10. Which (if any) of Steinem’s anecdotes startled you most? Why?
Introducing personal anecdotes in the reportages and articles was one of the main features of New Journalism. It was used by Steinem and her colleagues from Esquire as well. It is necessary to note that Steinem was a charismatic person and so her works reflect her personality greatly. That is why even when she wrote about her childhood, h spoke like a spokeswoman from all females of the country and even managed to make conclusions about politics. She projected herself and her personal problems on the level of the state and even global politics. In some way she was, because it is possible to say that the whole world is in the head of one personality. Though, from another point of view, Steinem was extremely concentrated on the problems of feminism and did not write that not all women wanted to life the way she did. Her anecdotes did not startle me, because the situation in the society changed a lot from the time Steinem started to write. That is why they are not that revolutionary as they initially were.
11. Steinem asks “What could women’s magazines be like if they were as free as books? As realistic as newspapers?
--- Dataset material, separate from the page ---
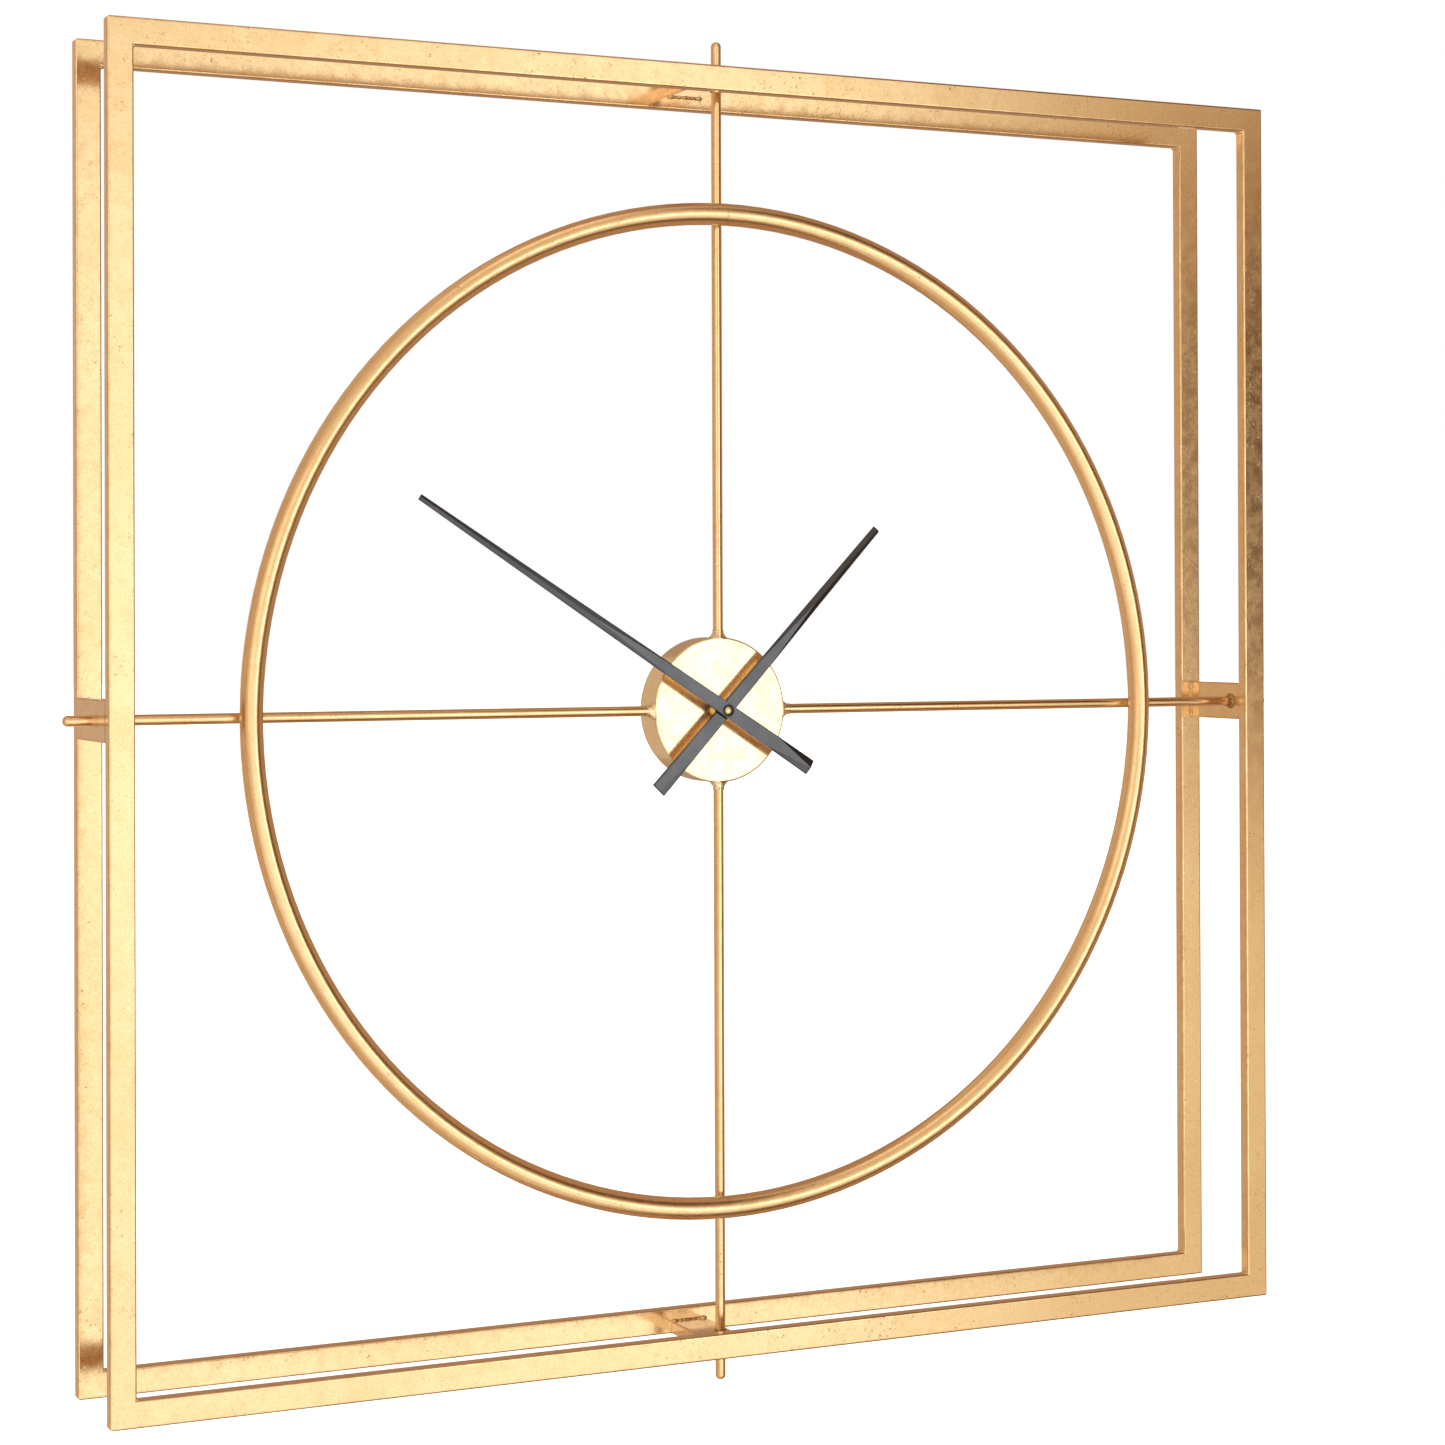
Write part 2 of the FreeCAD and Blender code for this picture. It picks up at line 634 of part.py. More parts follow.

As creative as films?” Why might someone suggest that she is being naive about the independence that creators in those media have?
It is possible to say that Steinem was being naïve about women’s magazines in some aspects because she considered a magazine to be a way to inform females. However, it consists mostly of advertising, sponsored goods and propaganda of what is trendy. No one might publish the articles about talented young designers, because people might not buy their production and those designers might not have money to pay for promotion. The journalists in the magazine have their inner plan of work and format of the magazine, so there is no real possibility and need to be independent and original.
Duffy, Erin B. & Turow, J. Key Readings in Media Today: Mass Communication in Contexts, Annenberg School for Communication. University of Pennsylvania: Routledge, 2008. Web.
Turow, Joseph. Media Today, 4th Edition, Annenberg School for Communication. University of Pennsylvania: Routledge, 2011. Web.